▶ **INFORMATION PROVIDED**:
<<<<

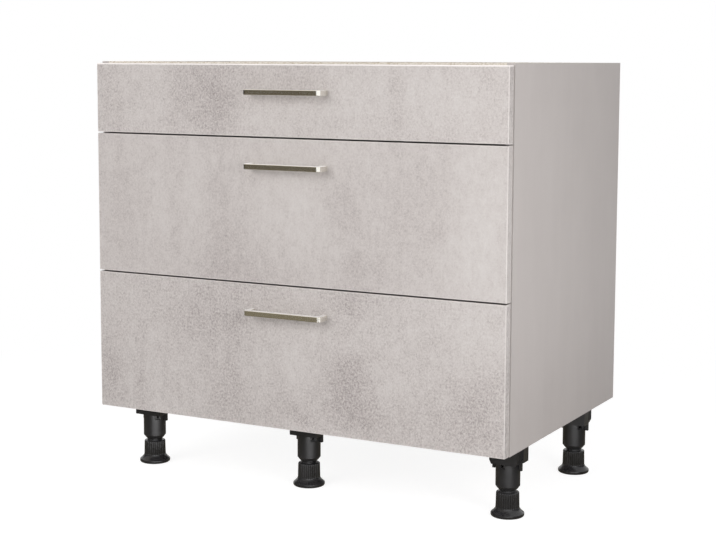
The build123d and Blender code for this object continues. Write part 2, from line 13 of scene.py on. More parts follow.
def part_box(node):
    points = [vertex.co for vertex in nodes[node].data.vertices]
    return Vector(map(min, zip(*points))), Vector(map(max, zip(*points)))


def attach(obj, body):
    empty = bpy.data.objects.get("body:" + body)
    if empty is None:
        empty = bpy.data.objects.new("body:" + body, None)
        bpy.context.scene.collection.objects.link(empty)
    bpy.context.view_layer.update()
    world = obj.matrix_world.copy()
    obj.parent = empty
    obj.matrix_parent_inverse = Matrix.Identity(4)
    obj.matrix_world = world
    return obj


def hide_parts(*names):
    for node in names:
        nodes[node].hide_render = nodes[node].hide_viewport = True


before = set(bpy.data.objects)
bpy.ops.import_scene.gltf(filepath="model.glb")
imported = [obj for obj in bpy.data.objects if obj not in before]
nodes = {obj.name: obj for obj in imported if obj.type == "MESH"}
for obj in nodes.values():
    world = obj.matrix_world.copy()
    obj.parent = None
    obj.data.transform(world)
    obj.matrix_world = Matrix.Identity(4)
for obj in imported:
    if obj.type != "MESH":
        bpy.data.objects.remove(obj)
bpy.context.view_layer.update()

>>>>

▶ **EXERCISE REQUIREMENTS**: Reproduce the listing shown above in its entirety, exactly.

▶ **WORKED ANSWER**:
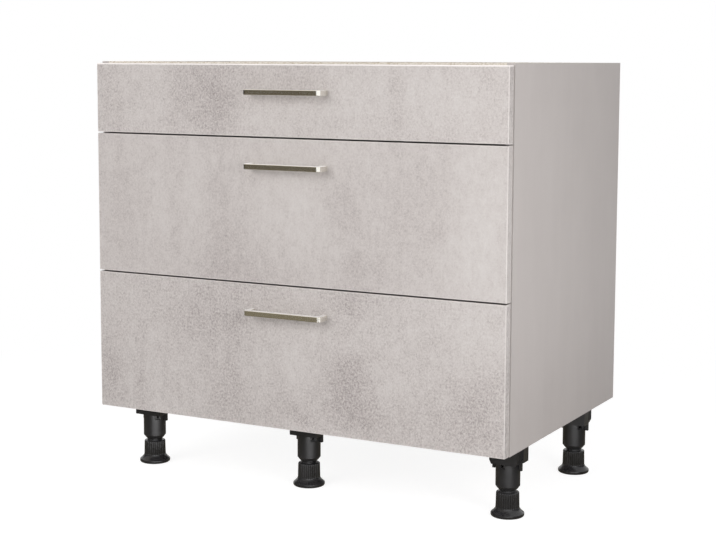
The build123d and Blender code for this object continues. Write part 2, from line 13 of scene.py on. More parts follow.
def part_box(node):
    points = [vertex.co for vertex in nodes[node].data.vertices]
    return Vector(map(min, zip(*points))), Vector(map(max, zip(*points)))


def attach(obj, body):
    empty = bpy.data.objects.get("body:" + body)
    if empty is None:
        empty = bpy.data.objects.new("body:" + body, None)
        bpy.context.scene.collection.objects.link(empty)
    bpy.context.view_layer.update()
    world = obj.matrix_world.copy()
    obj.parent = empty
    obj.matrix_parent_inverse = Matrix.Identity(4)
    obj.matrix_world = world
    return obj


def hide_parts(*names):
    for node in names:
        nodes[node].hide_render = nodes[node].hide_viewport = True


before = set(bpy.data.objects)
bpy.ops.import_scene.gltf(filepath="model.glb")
imported = [obj for obj in bpy.data.objects if obj not in before]
nodes = {obj.name: obj for obj in imported if obj.type == "MESH"}
for obj in nodes.values():
    world = obj.matrix_world.copy()
    obj.parent = None
    obj.data.transform(world)
    obj.matrix_world = Matrix.Identity(4)
for obj in imported:
    if obj.type != "MESH":
        bpy.data.objects.remove(obj)
bpy.context.view_layer.update()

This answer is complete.